Despite rain, the number of people camped out in the streets of Mexico with López Obrador is growing. The camps are better organized, and intellectual ferment is spreading. Despite their small numbers, the LaRouche Youth Movement is gaining fame within this situation, as "the people with something different to say." Their banners at the Zócalo rallies introduce an international, and an unexpected intellectual dimension. One called upon López Obrador to "Be Brave like [Argentine President Néstor] Kirchner, and Wise Like LaRouche;" another, declaring that "LaRouchists Fight Against Fascism and Globalization. Forge an Alliance Among Nations," cited the poet Friedrich Schiller's maxim: "Raise the Common Man to the Moral Ideal."
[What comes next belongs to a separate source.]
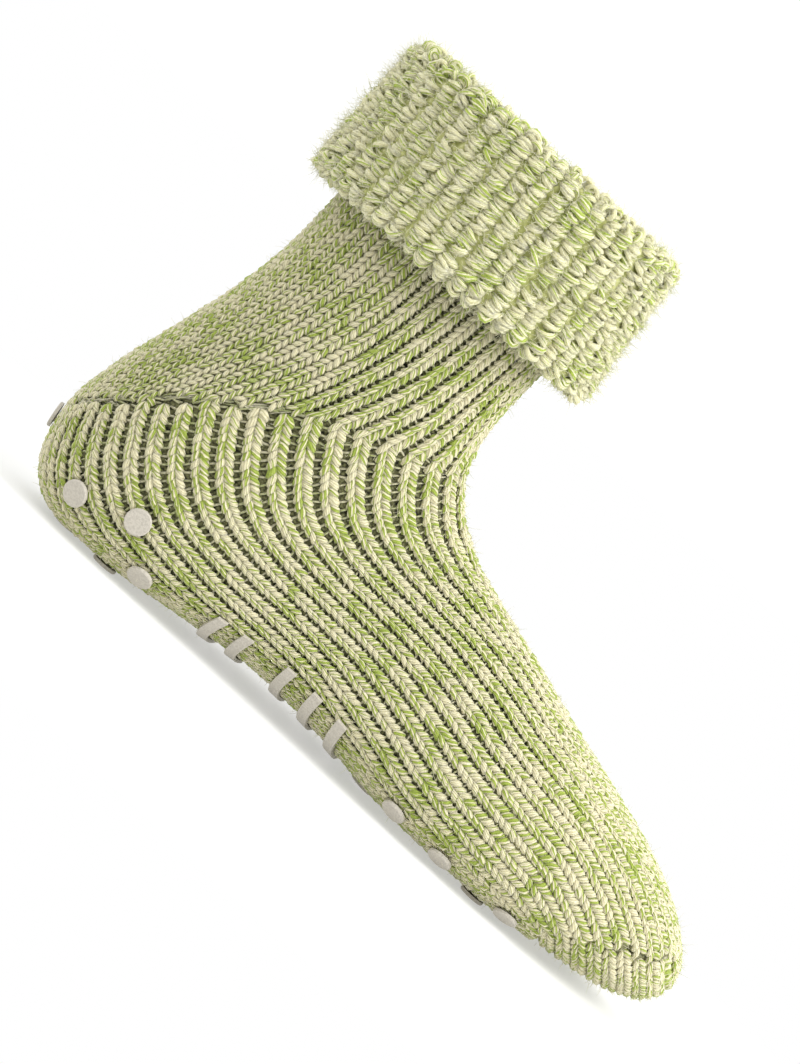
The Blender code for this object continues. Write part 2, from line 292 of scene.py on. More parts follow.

Classes on the street comparing Juárez' actions and President José López Portillo's (1976-82) battles to save the country by a debt moratorium, to the devastation wrecked by other Presidents who in similar circumstances paid the debt, flow seamlessly into classes on Greece's Peloponnesian War. Fights have raged over whether taking up arms, or spreading the idea of man presented in Schiller's Aesthetical Letters, can actually change society and the state.

With Amelia Robinson's message in hand, the LYM chorus has been teaching Mexicans the anthem of the U.S. civil rights movement, "We Shall Overcome," with new Spanish lyrics.